The New Indian Express Kollam

|

October 19, 2025

From stories about cloud monsters to reimagined fairytales, environmental literature is emerging as a growing trend in children's publishing

- By MOHD SHEHWAAZ KHAN

The Climate Plot Thickens

In today's Indian children's books, the planet isn't just background scenery-it's the heartbeat of the story.

A girl named Savi learns from an ancient tree that her climate-perfect city, Shajarpur, is slipping into danger, and only she can save it. In Mumbai, young Zara rolls up her sleeves to turn a forgotten dump yard on Sunderbaag Street into a garden. And in a haunting reimagining of a fairytale, No White wanders a world where the snow has vanished and the seven friends work in a mine.
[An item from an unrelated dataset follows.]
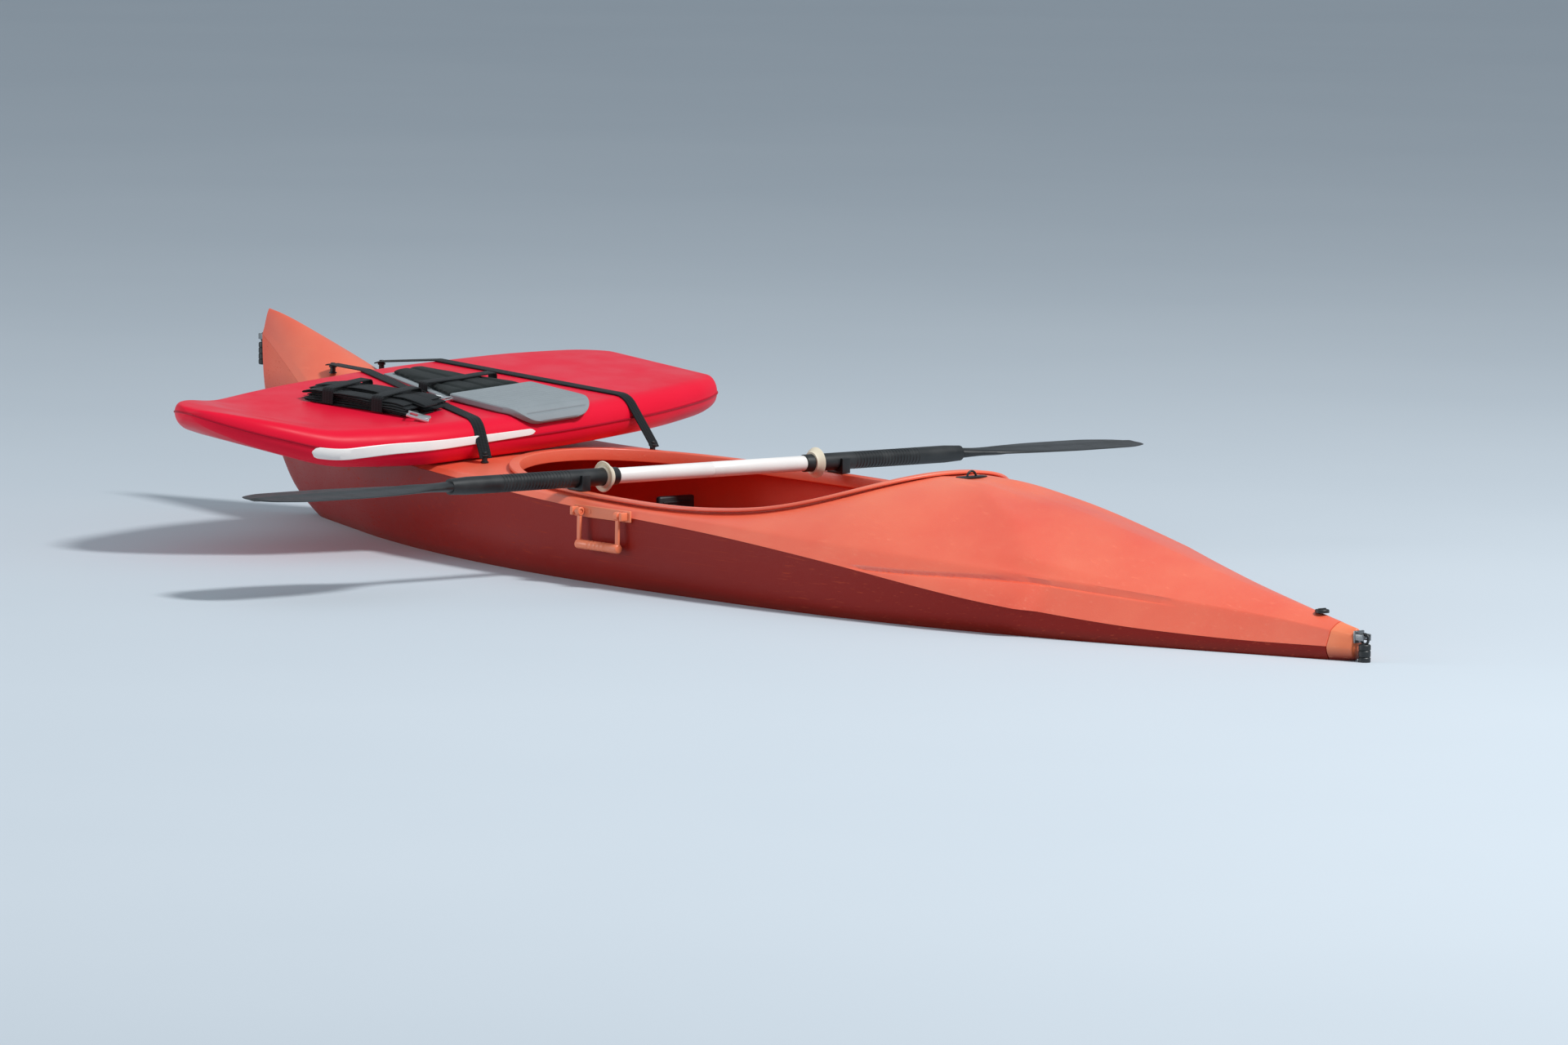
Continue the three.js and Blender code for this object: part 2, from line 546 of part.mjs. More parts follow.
// A section with flat faces above and below and half-round rails.
function floatRing({ x, half, thick, rise }) {
  const r = thick / 2;
  const points = [];
  for (const side of [1, -1]) {
    for (let k = 0; k <= 6; k += 1) {
      const turn = side * (Math.PI / 2 - (Math.PI * k) / 6);
      const out = side * (Math.max(half - r, 2) + Math.min(r, half - 2) * Math.cos(turn));
      points.push(new THREE.Vector3(x, out, rise + r * Math.sin(turn)));
    }
  }
  return points;
}
add('float_body', loft(FLOAT_SECTIONS.map(floatRing), ['y', 'z']), CRIMSON, floatFrame);

function floatAt(column, x) {
  const k = Math.max(FLOAT_SECTIONS.findIndex((row) => row.x <= x), 1);
  const [before, after] = [FLOAT_SECTIONS[k - 1], FLOAT_SECTIONS[k]];
  return after[column] + ((before[column] - after[column]) * (x - after.x)) / (before.x - after.x);
}

// The white rubbing strip on the float's aft rail.
const stripePlaces = [
  STRIPE.to,
  ...FLOAT_SECTIONS.map((row) => row.x).filter((x) => x < STRIPE.to && x > STRIPE.from),
  STRIPE.from,
];
const stripeRings = stripePlaces.map((x) => {
  const inner = floatAt('half', x) + GAP;
  const [low, high] = [-1, 1].map((end) => floatAt('rise', x) + (end * STRIPE.height) / 2);
  return [[inner, low], [inner + STRIPE.thick, low], [inner + STRIPE.thick, high], [inner, high]]
    .map(([y, z]) => new THREE.Vector3(x, y, z));
});
add('float_stripe', loft(stripeRings, ['y', 'z']), WHITE, floatFrame);

// Pads on the float's top: a grey one whose round aft end hangs over the rail, a dark one before it.
const padBase = FLOAT.thick / 2 + GAP;
const railCentre = Math.max(...FLOAT_SECTIONS.map((row) => row.half)) - FLOAT.thick / 2;
const drapeSteps = 5;
const drape = (radius) => Array.from({ length: drapeSteps + 1 }, (_, k) => {
  const turn = Math.PI / 2 - THREE.MathUtils.degToRad((PAD.drape * k) / drapeSteps);
  return new THREE.Vector2(railCentre + radius * Math.cos(turn), radius * Math.sin(turn));
});
const padClear = FLOAT.thick / 2 + 4 * GAP;
const greySide = new THREE.Shape([
  new THREE.Vector2(PAD.split, padClear), ...drape(padClear),
  ...drape(padClear + PAD.thick).reverse(), new THREE.Vector2(PAD.split, padClear + PAD.thick),
]);
const greySheet = new THREE.ExtrudeGeometry(greySide, { depth: 2 * PAD.halfWidth, bevelEnabled: false })
  .rotateX(Math.PI / 2)
  .rotateZ(Math.PI / 2)
  .translate(PAD.x - PAD.halfWidth, 0, 0);
const padEnd = railCentre + padClear + PAD.thick;
const greyPlan = new THREE.ExtrudeGeometry(
  roundedOutline(PAD.halfWidth, padEnd, PAD.corner),
  { depth: 4 * FLOAT.thick, bevelEnabled: false },
).translate(PAD.x, 0, -2 * FLOAT.thick);
add('pad_grey', common(greySheet, greyPlan), GREY_PAD, floatFrame);

const darkOutline = outlineOf([
  [PAD.x - PAD.halfWidth, PAD.split - GAP], [PAD.x - PAD.darkFore, PAD.fore],
  [PAD.x + PAD.darkFore, PAD.fore], [PAD.x + PAD.halfWidth, PAD.split - GAP],
]);
add('pad_dark', new THREE.ExtrudeGeometry(darkOutline, { depth: PAD.thick, bevelEnabled: false })
  .translate(0, 0, padBase), DARK_PAD, floatFrame);

// Lashing straps: two bands that run from pegs by the cockpit over the float to pegs on the bow.
for (const [side, sideName] of [[1, 'port'], [-1, 'starboard']]) {
  const ends = [
    { at: STRAP.aft_at, x: side * STRAP.aft_x, place: 'aft' },
    { at: STRAP.fore_at, x: side * STRAP.fore_x, place: 'fore' },
  ].map(({ at, x, place }) => {
    const footTurns = [0, 1, 2, 3, 4, 5, 6, 7].map((k) => (Math.PI * k) / 4);
    const foot = Math.max(...footTurns.map((turn) => (
      deckTop(at + PEG.radius * Math.cos(turn), x + PEG.radius * Math.sin(turn))))) + GAP;
    const peg = rod(PEG.radius, PEG.height, 'z', x, yAt(at), foot + PEG.height / 2);
    add(`strap_peg_${place}_${sideName}`, peg, BLACK);
    return floatFrame.worldToLocal(new THREE.Vector3(x, yAt(at), foot + PEG.height + PEG.lift));
  });
  const [aft, fore] = ends;
  const turn = Math.atan2(fore.x - aft.x, aft.y - fore.y);
  const stretch = (y) => (y - aft.y) / Math.cos(turn);
  const round = FLOAT.thick / 2;
  const clear = round / Math.cos(Math.PI / 12) + 10;
  const railHalf = (y) => floatAt('half', aft.x + Math.tan(turn) * (aft.y - y)) - round;
  const profile = [
    [0, aft.z],
    ...[0, 1, 2].map((k) => [
      stretch(railHalf(aft.y) + clear * Math.cos((k * Math.PI) / 6)), clear * Math.sin((k * Math.PI) / 6),
    ]),
    [stretch(railHalf(aft.y)), round + 2],
    [stretch(-railHalf(fore.y)), round + 2],
    [stretch(-railHalf(fore.y) - clear * Math.cos(Math.PI / 3)), clear * Math.sin(Math.PI / 3)],
    [stretch(fore.y), fore.z],
  ];
  const band = bandAlong(profile, STRAP.thick, STRAP.width);
  band.rotateZ(turn).translate(aft.x, aft.y, 0);
  add(`strap_${sideName}`, band, BLACK, floatFrame);
}

// The strap across the dark pad, down to the float on both sides, and the buckle on the port strap.
const taper = (PAD.halfWidth - PAD.darkFore) / (PAD.split - PAD.fore);
const crossHalf = PAD.halfWidth - taper * (PAD.split - CROSS.y) + 3;
const crossTop = padBase + PAD.thick + GAP;
const crossUnder = [
  [crossHalf + CROSS.foot, padBase],
  [crossHalf + 1, padBase],
  [crossHalf + 1, crossTop],
];
const crossOver = [
  [crossHalf + 1 + STRAP.thick, crossTop + STRAP.thick],
  [crossHalf + 1 + STRAP.thick, padBase + STRAP.thick],
  [crossHalf + CROSS.foot, padBase + STRAP.thick],
];
const crossSide = outlineOf(
  [...crossUnder, ...mirrored(crossUnder), ...mirrored(crossOver), ...crossOver]
    .map(([x, z]) => [PAD.x + x, z]),
);
add('strap_cross', new THREE.ExtrudeGeometry(crossSide, { depth: CROSS.width, bevelEnabled: false })
  .rotateX(Math.PI / 2)
  .translate(0, CROSS.y + CROSS.width / 2, 0), BLACK, floatFrame);
add('strap_buckle', box(BUCKLE.width, BUCKLE.length, BUCKLE.thick, 0, 0, BUCKLE.thick / 2)
  .rotateZ(BUCKLE.turn)
  .translate(BUCKLE.x, BUCKLE.y, FLOAT.thick / 2 + 2 + STRAP.thick + GAP), STEEL, floatFrame);

// The straps' spare webbing, folded into a flat bundle beside the port strap.
const bundleOutline = roundedOutline(BUNDLE.halfWidth, BUNDLE.halfLength, BUNDLE.corner);
add('strap_bundle', new THREE.ExtrudeGeometry(bundleOutline, { depth: BUNDLE.thick, bevelEnabled: false })
  .rotateZ(BUCKLE.turn)
  .translate(BUNDLE.x, BUNDLE.y, padBase + BUNDLE.lift), BLACK, floatFrame);

// Paddle across the cockpit, in two clips on the coaming: a white shaft, black sleeves and blades.
const clipFoot = Math.max(...[-CLIP.half, CLIP.half].map((d) => (
  deckHeight(PADDLE.at + d, CLIP.x)))) + RIM_TOP + GAP;
const paddleZ = clipFoot + CLIP.under + PADDLE.sleeve + GAP;
const paddleY = yAt(PADDLE.at);

add('paddle_shaft', rod(PADDLE.radius, 2 * (PADDLE.white - GAP), 'x', 0, paddleY, paddleZ), WHITE);

// The blade's outline: along is the distance from its neck, half its half width, thick its thickness.
// Each face is a low ridge: wide and high place its shoulder as shares of half and thick.
const BLADE_FACE = { wide: 0.8, high: 0.35 };
const BLADE_SECTIONS = [
  { along: 0, half: 15, thick: 26 },
  { along: 60, half: 30, thick: 18 },
  { along: 150, half: 68, thick: 11 },
  { along: 270, half: 86, thick: 8 },
  { along: 380, half: 84, thick: 7 },
  { along: 440, half: 58, thick: 6 },
  { along: 460, half: 30, thick: 5 },
];

for (const [side, sideName] of [[1, 'port'], [-1, 'starboard']]) {
  add(`paddle_sleeve_${sideName}`, rod(PADDLE.sleeve, PADDLE.neck - PADDLE.white - GAP, 'x',
    side * (PADDLE.white + PADDLE.neck - GAP) / 2, paddleY, paddleZ), BLACK);

  const ring = rod(DRIP_RING.radius, DRIP_RING.width, 'x', side * DRIP_RING.x, paddleY, paddleZ, 24);
  const bore = rod(PADDLE.sleeve + GAP, 2 * DRIP_RING.width, 'x', side * DRIP_RING.x, paddleY, paddleZ);
  add(`drip_ring_${sideName}`, cut(ring, bore), CREAM);

  const bladeRings = BLADE_SECTIONS.map(({ along, half, thick }) => {
    const [edge, rise] = [half * BLADE_FACE.wide, thick * BLADE_FACE.high];
    const upper = [[half, 0], [edge, rise], [0, thick / 2], [-edge, rise]];
    const lower = upper.map(([y, z]) => [-y, -z]);
    const x = side * (PADDLE.neck + along);
    return [...upper, ...lower].map(([y, z]) => new THREE.Vector3(x, paddleY + y, paddleZ + z));
  });
  add(`paddle_blade_${sideName}`, loft(bladeRings, ['y', 'z']), BLACK);

  const clipTop = paddleZ + CLIP.above;
  const block = box(CLIP.width, 2 * CLIP.half, clipTop - clipFoot,
    side * CLIP.x, paddleY, (clipTop + clipFoot) / 2);
  const groove = rod(PADDLE.sleeve + GAP, 2 * CLIP.width, 'x', side * CLIP.x, paddleY, paddleZ, 24);
  const mouth = box(2 * CLIP.width, CLIP.mouth * PADDLE.sleeve, 2 * CLIP.above,
    side * CLIP.x, paddleY, paddleZ + CLIP.above + 2);
  add(`paddle_clip_${sideName}`, cut(block, groove, mouth), BLACK);
}

export default model;
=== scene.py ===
# Outrigger kayak afloat: an orange moulded hull with an upturned bow, a crimson float lashed
# crosswise over its foredeck, and a double-bladed paddle across the cockpit. Metres; the bow
# points to -Y, port is +X, and z = 0 is the waterline.
import json
import math
from functools import lru_cache, partial

import bmesh
import bpy
from mathutils import Matrix, Quaternion, Vector

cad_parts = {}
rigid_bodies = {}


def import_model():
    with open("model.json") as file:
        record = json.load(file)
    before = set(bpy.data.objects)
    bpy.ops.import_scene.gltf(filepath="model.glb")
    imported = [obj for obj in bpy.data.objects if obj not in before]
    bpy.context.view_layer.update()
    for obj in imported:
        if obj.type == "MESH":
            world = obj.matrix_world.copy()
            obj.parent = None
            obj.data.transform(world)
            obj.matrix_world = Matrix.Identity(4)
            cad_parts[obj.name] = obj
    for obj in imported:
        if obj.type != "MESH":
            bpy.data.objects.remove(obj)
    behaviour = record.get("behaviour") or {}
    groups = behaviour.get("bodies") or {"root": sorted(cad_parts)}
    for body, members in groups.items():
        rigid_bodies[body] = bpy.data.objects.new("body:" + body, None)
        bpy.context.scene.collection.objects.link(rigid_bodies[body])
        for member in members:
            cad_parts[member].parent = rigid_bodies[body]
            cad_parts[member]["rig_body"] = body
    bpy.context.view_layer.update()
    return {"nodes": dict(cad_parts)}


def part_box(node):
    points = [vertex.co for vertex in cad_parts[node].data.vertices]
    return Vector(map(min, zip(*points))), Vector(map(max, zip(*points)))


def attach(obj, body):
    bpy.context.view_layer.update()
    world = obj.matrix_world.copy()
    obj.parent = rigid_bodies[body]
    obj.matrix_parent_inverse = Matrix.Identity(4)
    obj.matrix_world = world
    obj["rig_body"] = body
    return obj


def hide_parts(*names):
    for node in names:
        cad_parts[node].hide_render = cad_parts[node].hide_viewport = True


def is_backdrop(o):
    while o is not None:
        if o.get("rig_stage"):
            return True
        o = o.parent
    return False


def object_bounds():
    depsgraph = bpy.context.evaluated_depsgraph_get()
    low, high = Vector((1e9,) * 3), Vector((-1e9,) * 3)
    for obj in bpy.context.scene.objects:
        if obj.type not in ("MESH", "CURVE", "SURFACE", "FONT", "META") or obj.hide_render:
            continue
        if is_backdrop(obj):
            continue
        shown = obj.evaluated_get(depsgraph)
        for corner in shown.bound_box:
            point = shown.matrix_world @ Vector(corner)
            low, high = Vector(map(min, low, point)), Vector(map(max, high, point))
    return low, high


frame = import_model()
MM = 0.001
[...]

These are not the moral lectures, but plotlines in children's books that swap sermons for action, and guilt for grit. Rooted in the heat, dust, and monsoons of children's neighbourhoods, they spark imagination while grounding young readers in the reality of their changing world. The message is clear: the climate crisis isn't somewhere else, sometime later. It's here, and the heroes who can change it are already on the page.

The spark was lit in 2019 when Bijal Vachharajani's A Cloud Called Bhura hit the shelves. The eco-fantasy about a smog monster taking over Mumbai quickly became a bestseller, proving there was both appetite and urgency for such narratives.